### Task statement
Extract, without alteration, each line from the start of the listing to the line bearing "FLAT_INNER, FLAT_OUTER = 0.0144, 0.0037".

━━━━━━━━

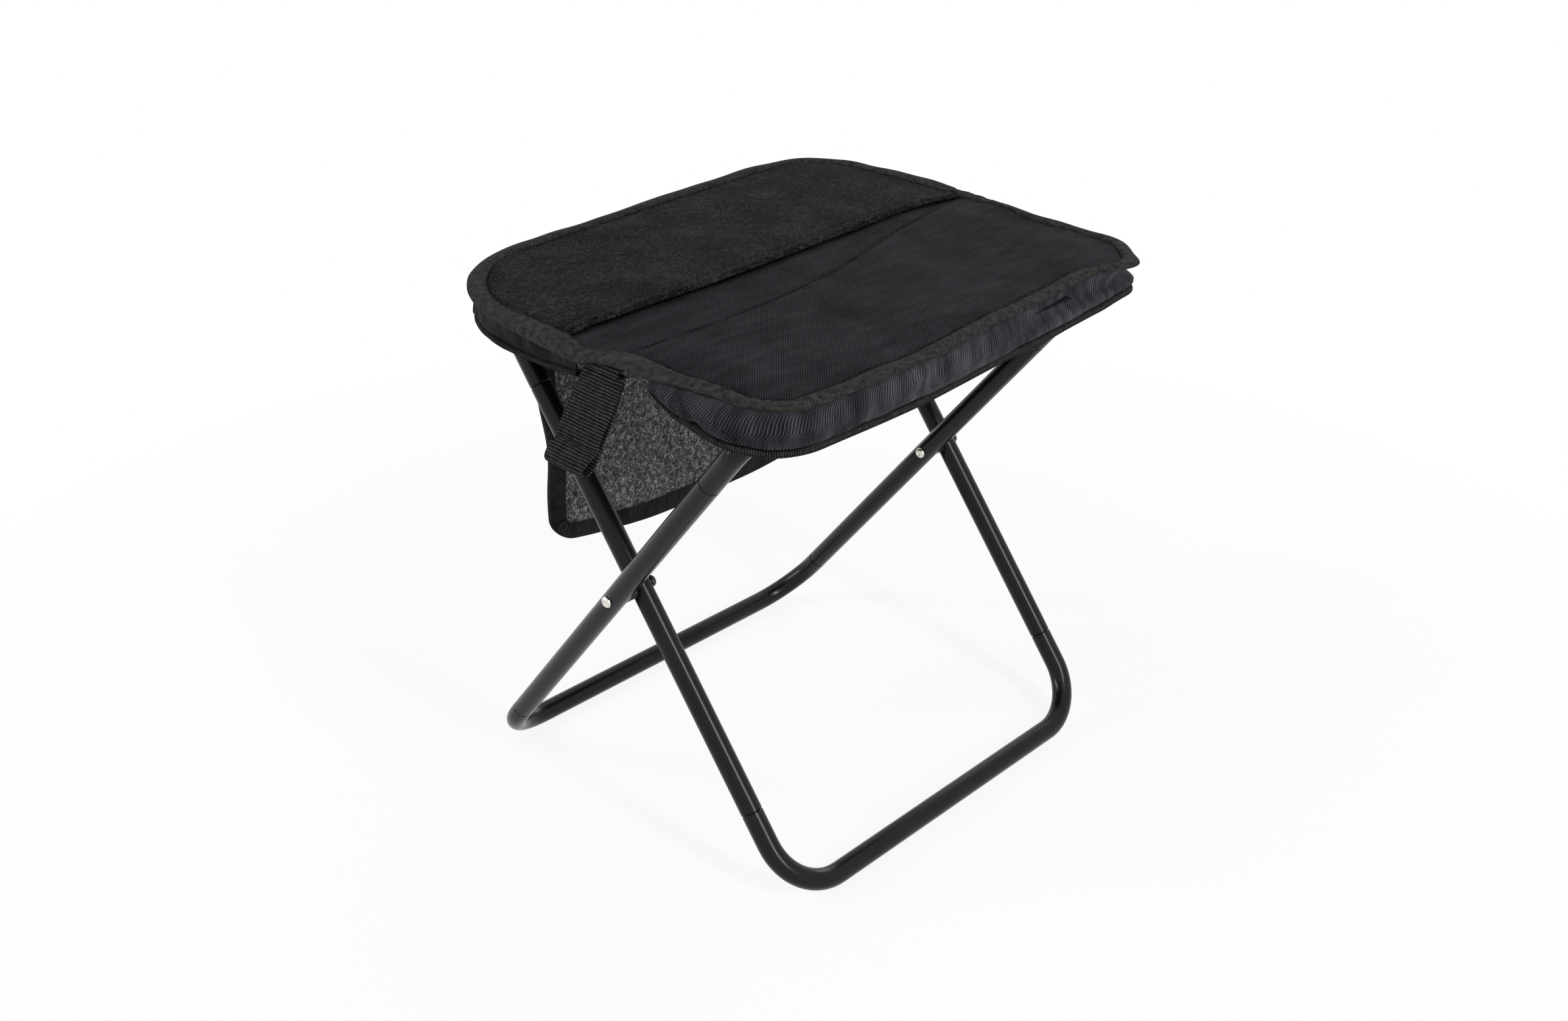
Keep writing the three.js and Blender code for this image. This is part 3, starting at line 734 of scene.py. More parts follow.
# Sections are (outward from the edge, height), going round from the inner edge on top.
FULL_RIM = mm((
    (-14.2, 400.8), (-13.7, 402.8), (-12, 403.8), (-8.5, 404.1), (-5.2, 403.4), (-2.4, 401.8),
    (-0.6, 399.2), (0, 396.4), (-0.7, 393.6), (-2.6, 391.8), (-5.5, 392.2), (-9.5, 395),
    (-13.2, 398.5),
))
FLAT_RIM = mm((
    (-14.4, 401.2), (-14, 403.1), (-12.6, 404.1), (-10.2, 404.1), (-7.6, 403.4), (-5.5, 402.5),
    (-4.2, 401.6), (-3.7, 400.9), (-4, 400.2), (-5.2, 399.9), (-7.5, 400.3), (-10.5, 400.6),
    (-13.4, 400.5),
))

# The tape's lower edge where it is rolled and where it lies flat, and the flat one's edges
ROLLED_LOW, FLAT_LOW = 0.3915, 0.4003
FLAT_INNER, FLAT_OUTER = 0.0144, 0.0037

# The band beside the crease and round the near corners: place along the edge, inner and
# outer edge of the tape, and the height of its lower edge
BANDS = {
    "left": mm((
        (-183, -14.2, -0.5, 400), (-120, -14.2, -0.5, 399.8), (-94, -14.2, -0.5, 399.2),
        (-80, -14.2, -0.3, 398.4), (-63, -14.2, 0, 397), (-41, -14.2, 0, 395.6),
        (-26, -14.6, 0, 394.4), (-12, -14.6, 0, 393.8), (-2, -14.5, 0, 393.8),
        (12, -14.5, 0, 395),
    )),
    "right": mm((
        (-5, -14, 0, 393), (0, -12, 0, 393), (15, -7, 0, 393.2), (22, -7, 0, 395),
        (27, -11, 0, 397), (33, -16, 0, 398.3), (41, -19.5, -0.4, 399.4), (50, -20, -0.8, 400.3),
        (66, -20, -1.2, 401), (80, -19.5, -2, 401), (90, -19.5, -4, 400.8),
        (96, -20, -7, 400.5), (106, -21, -8.5, 400.3), (119, -22.5, -10.5, 400.3),
        (132, -23, -12.5, 400.3), (150, -22.5, -12.5, 400.3), (165, -20, -10.5, 400.3),
        (182, -17, -8.5, 400.3), (196, -15.3, -6, 400.3), (212, -14.4, -4.2, 400.3),
        (233, -14.4, -3.7, 400.3),
    )),
}


def band_place(half, x, y):
    """Inner edge, outer edge and lower height of the tape."""
    if half == "left":
        along = x if y < 0 else -HALF_WIDTH
    else:
        along = x + y + HALF_LENGTH
    inner, outer, low = (read(BANDS[half], along, column) for column in (1, 2, 3))
    if y > 0:
        low = mix(ROLLED_LOW + GAP, low, smooth_step(abs(x + 0.02), 0.02, 0.06))
    return inner, outer, low


def stretched(section, inner, outer):
    """A section whose width runs from inner to outer."""
    low, high = section[:, 0].min(), section[:, 0].max()
    across = inner + (section[:, 0] - low) * (outer - inner) / (high - low)
    return np.column_stack((across, section[:, 1]))


def rim_shape(half, x, y):
    """A tape that turns from rolled, at the crease, to lying flat."""
    inner, outer, low = band_place(half, x, y)
    flat = np.clip((low - ROLLED_LOW) / (FLAT_LOW - ROLLED_LOW), 0, 1.1)
    return mix(stretched(FULL_RIM, inner, outer), stretched(FLAT_RIM, inner, outer), flat)


def rim_section(half, x, y):
    """A folded tape: a low ridge inside, with small puckers along its seam."""
    section = smooth_section(rim_shape(half, x, y))
    high = smooth_step(section[:, 1], 0.396, 0.403)
    inner = smooth_step(-section[:, 0], 0.006, 0.013)
    near_crease = bell(x - 0.004, 0.016) * (1 if y < 0 else 0.4)
    slow = 0.0010 * ripple(x, y, 0.032, 3.0)
    pucker = 0.0008 * ripple(x, y, 0.007, 5.0) * inner
    pinch = near_crease * (0.0009 * math.sin(x / 0.0021) - 0.0004)
    out = 0.0008 * ripple(x, y, 0.026, 9.0)
    section[:, 1] += (slow + pucker + pinch) * high
    section[:, 0] += out * smooth_step(section[:, 0], -0.012, -0.004)
    return section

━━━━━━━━

### Exercise output
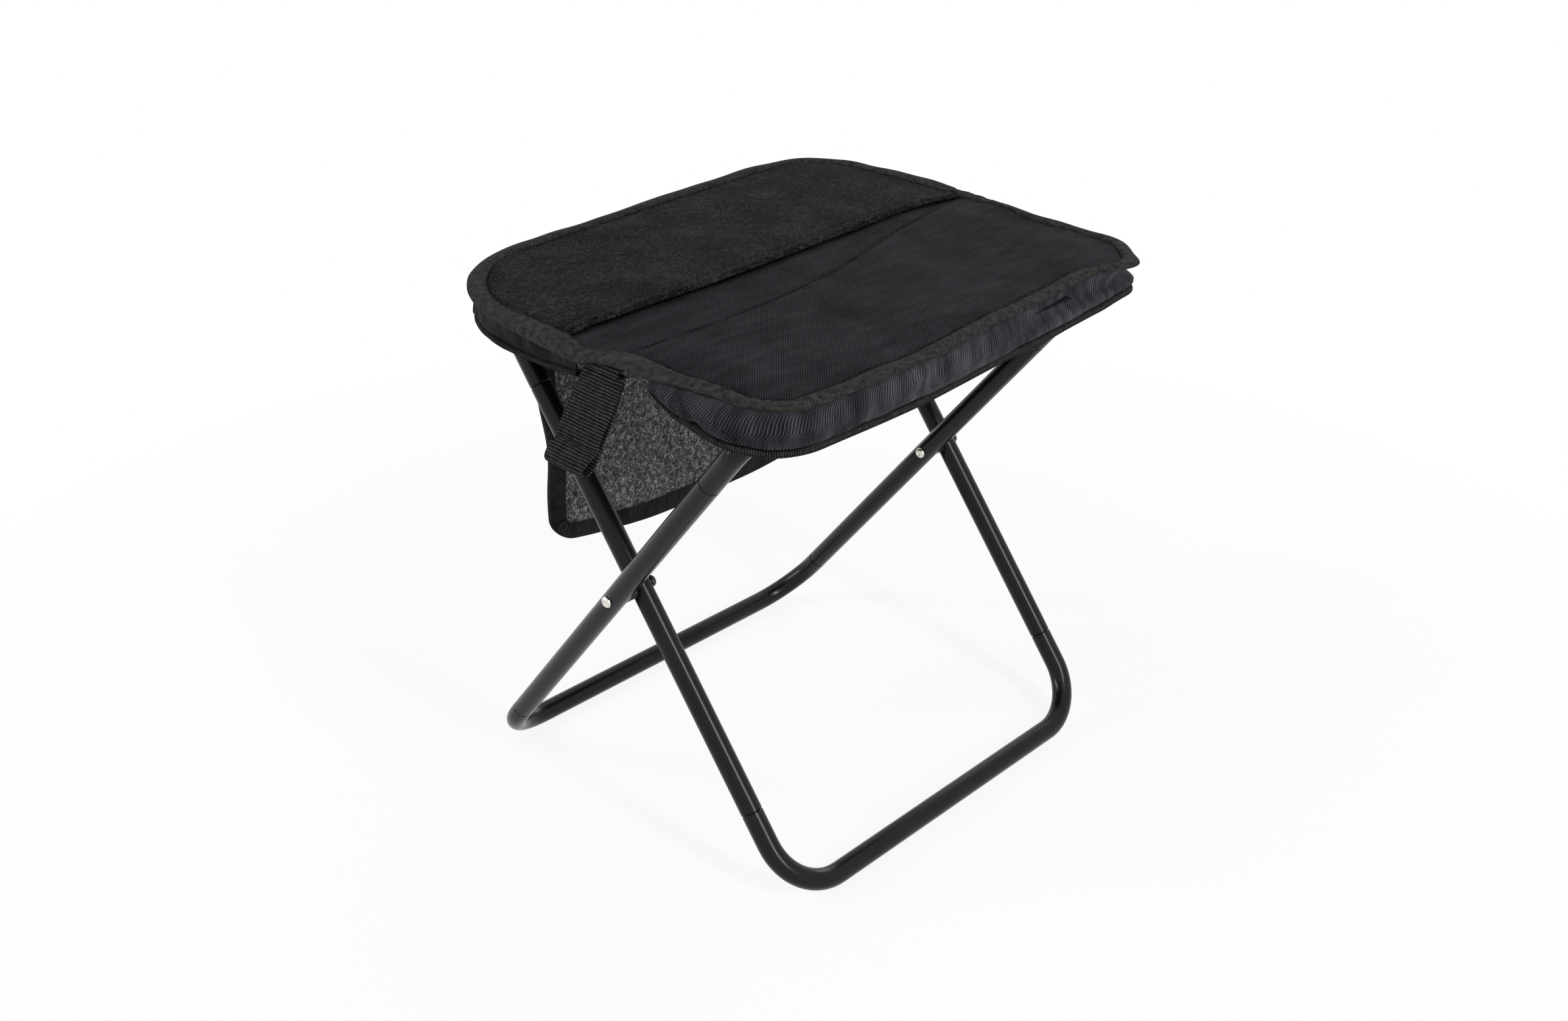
Keep writing the three.js and Blender code for this image. This is part 3, starting at line 734 of scene.py. More parts follow.
# Sections are (outward from the edge, height), going round from the inner edge on top.
FULL_RIM = mm((
    (-14.2, 400.8), (-13.7, 402.8), (-12, 403.8), (-8.5, 404.1), (-5.2, 403.4), (-2.4, 401.8),
    (-0.6, 399.2), (0, 396.4), (-0.7, 393.6), (-2.6, 391.8), (-5.5, 392.2), (-9.5, 395),
    (-13.2, 398.5),
))
FLAT_RIM = mm((
    (-14.4, 401.2), (-14, 403.1), (-12.6, 404.1), (-10.2, 404.1), (-7.6, 403.4), (-5.5, 402.5),
    (-4.2, 401.6), (-3.7, 400.9), (-4, 400.2), (-5.2, 399.9), (-7.5, 400.3), (-10.5, 400.6),
    (-13.4, 400.5),
))

# The tape's lower edge where it is rolled and where it lies flat, and the flat one's edges
ROLLED_LOW, FLAT_LOW = 0.3915, 0.4003
FLAT_INNER, FLAT_OUTER = 0.0144, 0.0037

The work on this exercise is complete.